Pilgrims at the Barricade | Sojourners

Pilgrims at the Barricade

Driving into Moscow from Sheremetevo Airport, on the Tuesday afternoon after Sunday's coup, the traffic backed up and the sky, already dull, gradually became dark, as if we had penetrated a cloud. About the same time, we noticed small groups of people standing alongside the Leningrad highway, unable to take their eyes from the street. I thought I noticed a woman crying.

Suddenly, our car caught up with the cause of the staring and the darkness -- a mile-long column of tanks and armored personnel carriers rolling toward the center of the city, their tracks clogged with dirt that flaked off into a great shroud of dust over the road behind them. We drove past the column, looking at the expressionless faces of the young soldiers on their terrible mission against their own people. Later, many of the troops became heroes of the resistance, but none of us knew their future that afternoon. All that was obvious was massive force and silent bystanders, the portents of some new calamity for this sad country, the rumbling evil of tanks in a city.

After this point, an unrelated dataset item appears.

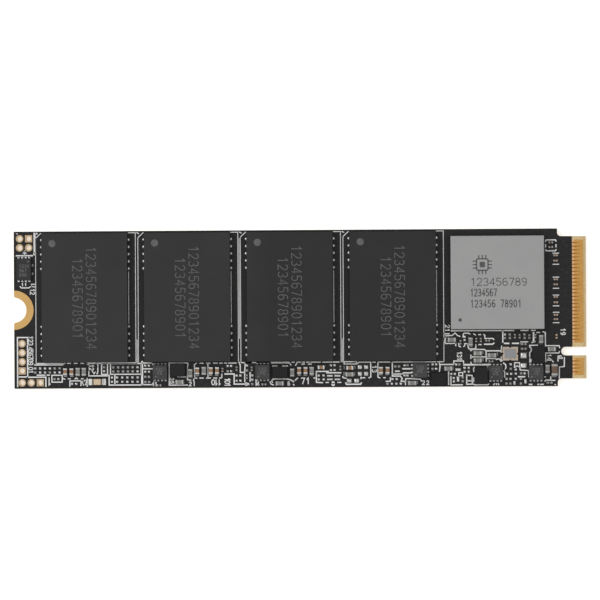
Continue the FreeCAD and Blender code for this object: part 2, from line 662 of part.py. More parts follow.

I had been on vacation with my family in the quiet and beauty of New Hampshire when the 1 a.m. call came from the NBC News desk in New York: Gorbachev had been deposed by a coup. (So much for the theory that August is a good time for reporters to take home leave because nothing ever happens then.) I drove to Boston through the first torrents of Hurricane Bob, joined a panel on the Today program, and took the first plane "home."

I said that day that the people and the army had changed enough in recent years so the coup might fail, but I had no idea it would happen so quickly and completely. In retrospect, "The Plotters," as Gorbachev called them, had already failed by the time I and a dozen or so other reporters first saw the dust and the tanks.